[Records with modeling code]
_ _ _ _

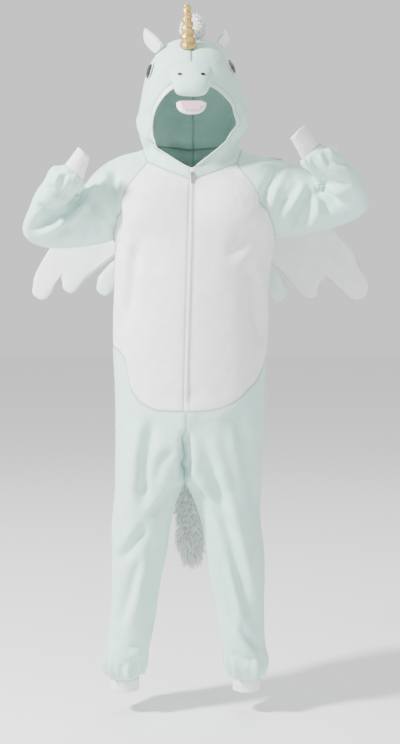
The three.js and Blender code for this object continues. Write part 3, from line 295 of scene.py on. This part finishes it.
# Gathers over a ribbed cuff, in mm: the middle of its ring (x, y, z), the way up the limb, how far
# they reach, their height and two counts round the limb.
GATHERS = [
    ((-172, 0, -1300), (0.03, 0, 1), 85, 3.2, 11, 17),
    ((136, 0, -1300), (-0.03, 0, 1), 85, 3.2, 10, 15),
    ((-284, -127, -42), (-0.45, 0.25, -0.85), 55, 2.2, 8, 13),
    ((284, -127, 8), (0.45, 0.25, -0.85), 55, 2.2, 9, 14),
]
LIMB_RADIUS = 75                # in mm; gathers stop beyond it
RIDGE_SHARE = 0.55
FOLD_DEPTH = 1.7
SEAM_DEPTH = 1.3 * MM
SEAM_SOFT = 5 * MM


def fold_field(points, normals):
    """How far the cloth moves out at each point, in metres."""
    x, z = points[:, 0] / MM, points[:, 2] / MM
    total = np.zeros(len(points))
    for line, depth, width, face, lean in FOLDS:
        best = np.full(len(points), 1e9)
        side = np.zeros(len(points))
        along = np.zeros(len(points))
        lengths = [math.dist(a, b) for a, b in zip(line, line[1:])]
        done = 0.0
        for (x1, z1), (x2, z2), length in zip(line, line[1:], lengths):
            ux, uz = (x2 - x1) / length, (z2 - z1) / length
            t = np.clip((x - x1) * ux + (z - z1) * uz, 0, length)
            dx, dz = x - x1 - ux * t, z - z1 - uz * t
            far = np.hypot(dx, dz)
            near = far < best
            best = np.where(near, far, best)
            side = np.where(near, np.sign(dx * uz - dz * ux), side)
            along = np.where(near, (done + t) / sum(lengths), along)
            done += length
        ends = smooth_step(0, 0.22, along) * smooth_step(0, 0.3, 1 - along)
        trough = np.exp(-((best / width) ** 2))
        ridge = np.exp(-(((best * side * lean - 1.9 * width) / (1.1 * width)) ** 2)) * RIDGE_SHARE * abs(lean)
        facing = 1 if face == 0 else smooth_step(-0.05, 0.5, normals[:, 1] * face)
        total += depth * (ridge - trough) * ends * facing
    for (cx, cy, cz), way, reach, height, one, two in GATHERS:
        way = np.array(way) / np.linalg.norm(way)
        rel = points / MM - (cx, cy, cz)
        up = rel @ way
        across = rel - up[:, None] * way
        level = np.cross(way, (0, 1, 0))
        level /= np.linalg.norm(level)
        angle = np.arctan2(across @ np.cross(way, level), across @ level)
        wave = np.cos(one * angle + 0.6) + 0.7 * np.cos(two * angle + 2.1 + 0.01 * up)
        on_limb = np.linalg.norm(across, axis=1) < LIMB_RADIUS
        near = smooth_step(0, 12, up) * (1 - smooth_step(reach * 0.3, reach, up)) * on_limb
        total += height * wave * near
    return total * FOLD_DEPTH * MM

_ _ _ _

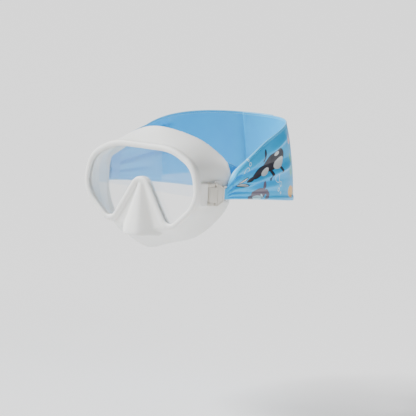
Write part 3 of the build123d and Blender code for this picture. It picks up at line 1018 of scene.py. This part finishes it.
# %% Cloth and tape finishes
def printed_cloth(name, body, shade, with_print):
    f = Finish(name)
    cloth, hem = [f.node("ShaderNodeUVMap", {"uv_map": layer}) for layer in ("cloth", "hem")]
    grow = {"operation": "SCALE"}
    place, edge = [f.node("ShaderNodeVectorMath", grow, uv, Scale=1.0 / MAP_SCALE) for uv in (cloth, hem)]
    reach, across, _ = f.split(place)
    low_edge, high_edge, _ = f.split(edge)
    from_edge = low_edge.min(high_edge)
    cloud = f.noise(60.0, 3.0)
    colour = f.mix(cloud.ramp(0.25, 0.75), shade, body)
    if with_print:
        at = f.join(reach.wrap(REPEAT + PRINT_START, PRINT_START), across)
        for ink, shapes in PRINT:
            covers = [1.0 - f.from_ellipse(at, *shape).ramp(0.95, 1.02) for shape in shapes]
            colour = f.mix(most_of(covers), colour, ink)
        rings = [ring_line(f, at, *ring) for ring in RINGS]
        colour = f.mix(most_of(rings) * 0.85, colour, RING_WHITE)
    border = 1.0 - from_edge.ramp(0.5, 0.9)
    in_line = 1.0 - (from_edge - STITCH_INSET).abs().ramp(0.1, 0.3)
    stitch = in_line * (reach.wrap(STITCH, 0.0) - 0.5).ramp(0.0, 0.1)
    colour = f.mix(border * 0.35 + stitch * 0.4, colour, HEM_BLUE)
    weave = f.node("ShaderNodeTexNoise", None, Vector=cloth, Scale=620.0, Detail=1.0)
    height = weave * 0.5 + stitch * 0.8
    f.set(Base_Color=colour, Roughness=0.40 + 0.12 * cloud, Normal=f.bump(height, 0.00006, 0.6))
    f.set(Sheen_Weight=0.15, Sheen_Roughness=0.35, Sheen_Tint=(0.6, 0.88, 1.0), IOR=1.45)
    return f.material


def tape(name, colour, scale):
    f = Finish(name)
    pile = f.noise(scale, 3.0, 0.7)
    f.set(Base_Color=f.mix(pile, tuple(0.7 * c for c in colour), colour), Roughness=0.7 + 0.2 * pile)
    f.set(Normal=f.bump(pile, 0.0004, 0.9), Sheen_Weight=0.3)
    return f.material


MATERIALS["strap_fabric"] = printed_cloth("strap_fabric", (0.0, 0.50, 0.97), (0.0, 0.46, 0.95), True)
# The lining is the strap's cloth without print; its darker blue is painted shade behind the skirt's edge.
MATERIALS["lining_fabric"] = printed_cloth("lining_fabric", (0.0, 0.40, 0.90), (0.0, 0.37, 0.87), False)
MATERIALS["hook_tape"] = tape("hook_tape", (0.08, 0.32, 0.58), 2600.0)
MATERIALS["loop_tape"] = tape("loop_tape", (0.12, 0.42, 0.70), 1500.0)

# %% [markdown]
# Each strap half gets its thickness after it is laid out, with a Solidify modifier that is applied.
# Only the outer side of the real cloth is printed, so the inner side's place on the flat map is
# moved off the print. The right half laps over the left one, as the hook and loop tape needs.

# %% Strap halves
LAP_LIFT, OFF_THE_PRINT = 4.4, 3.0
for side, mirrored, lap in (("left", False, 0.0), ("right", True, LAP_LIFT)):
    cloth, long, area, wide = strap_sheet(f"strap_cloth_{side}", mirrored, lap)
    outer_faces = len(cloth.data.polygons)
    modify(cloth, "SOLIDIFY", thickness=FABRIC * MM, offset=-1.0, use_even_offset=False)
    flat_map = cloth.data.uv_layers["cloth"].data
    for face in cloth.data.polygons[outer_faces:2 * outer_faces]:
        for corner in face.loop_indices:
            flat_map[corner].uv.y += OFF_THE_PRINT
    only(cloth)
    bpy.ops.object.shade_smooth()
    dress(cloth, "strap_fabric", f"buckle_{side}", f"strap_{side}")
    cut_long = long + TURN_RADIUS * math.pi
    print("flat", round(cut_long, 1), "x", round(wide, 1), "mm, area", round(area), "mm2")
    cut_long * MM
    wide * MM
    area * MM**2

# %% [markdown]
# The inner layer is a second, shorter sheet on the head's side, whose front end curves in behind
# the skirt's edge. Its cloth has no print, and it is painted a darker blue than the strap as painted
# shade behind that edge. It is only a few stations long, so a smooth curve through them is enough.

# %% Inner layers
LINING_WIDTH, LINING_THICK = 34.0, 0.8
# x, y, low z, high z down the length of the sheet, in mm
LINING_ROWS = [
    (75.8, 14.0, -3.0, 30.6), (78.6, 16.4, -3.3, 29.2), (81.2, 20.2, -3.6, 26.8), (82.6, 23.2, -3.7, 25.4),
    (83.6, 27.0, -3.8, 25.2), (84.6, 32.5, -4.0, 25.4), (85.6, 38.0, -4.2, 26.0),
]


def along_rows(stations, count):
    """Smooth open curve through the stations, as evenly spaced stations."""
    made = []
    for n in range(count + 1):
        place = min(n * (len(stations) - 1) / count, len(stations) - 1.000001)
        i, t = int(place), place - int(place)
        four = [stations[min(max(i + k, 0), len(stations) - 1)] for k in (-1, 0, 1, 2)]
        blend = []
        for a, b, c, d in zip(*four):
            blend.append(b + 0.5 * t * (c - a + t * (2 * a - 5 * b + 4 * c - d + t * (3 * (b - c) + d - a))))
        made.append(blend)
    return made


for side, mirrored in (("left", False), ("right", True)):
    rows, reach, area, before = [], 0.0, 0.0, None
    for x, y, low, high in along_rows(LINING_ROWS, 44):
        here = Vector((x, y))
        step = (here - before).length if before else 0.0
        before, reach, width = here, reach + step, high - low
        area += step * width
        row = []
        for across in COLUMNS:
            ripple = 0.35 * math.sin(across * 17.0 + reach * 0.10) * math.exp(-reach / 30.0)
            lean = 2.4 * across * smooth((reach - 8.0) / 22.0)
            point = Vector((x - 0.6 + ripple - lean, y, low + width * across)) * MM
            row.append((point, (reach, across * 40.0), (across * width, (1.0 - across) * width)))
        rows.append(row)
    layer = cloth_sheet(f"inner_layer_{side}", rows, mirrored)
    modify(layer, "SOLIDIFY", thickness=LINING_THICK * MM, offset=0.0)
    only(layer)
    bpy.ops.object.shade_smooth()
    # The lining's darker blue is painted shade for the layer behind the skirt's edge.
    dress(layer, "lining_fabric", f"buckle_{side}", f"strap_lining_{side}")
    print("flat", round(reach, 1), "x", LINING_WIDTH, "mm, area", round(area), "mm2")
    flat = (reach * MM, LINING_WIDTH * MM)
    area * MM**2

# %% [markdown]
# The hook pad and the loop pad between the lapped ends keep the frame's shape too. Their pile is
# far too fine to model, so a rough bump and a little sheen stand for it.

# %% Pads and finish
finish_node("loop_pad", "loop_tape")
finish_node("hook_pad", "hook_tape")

_ _ _ _

Problem statement -
Give back, exactly as written, each line from the one that contains "The three.js and" through the one that contains "SEAM_SOFT = 5 * MM".

Written solution -
The three.js and Blender code for this object continues. Write part 3, from line 295 of scene.py on. This part finishes it.
# Gathers over a ribbed cuff, in mm: the middle of its ring (x, y, z), the way up the limb, how far
# they reach, their height and two counts round the limb.
GATHERS = [
    ((-172, 0, -1300), (0.03, 0, 1), 85, 3.2, 11, 17),
    ((136, 0, -1300), (-0.03, 0, 1), 85, 3.2, 10, 15),
    ((-284, -127, -42), (-0.45, 0.25, -0.85), 55, 2.2, 8, 13),
    ((284, -127, 8), (0.45, 0.25, -0.85), 55, 2.2, 9, 14),
]
LIMB_RADIUS = 75                # in mm; gathers stop beyond it
RIDGE_SHARE = 0.55
FOLD_DEPTH = 1.7
SEAM_DEPTH = 1.3 * MM
SEAM_SOFT = 5 * MM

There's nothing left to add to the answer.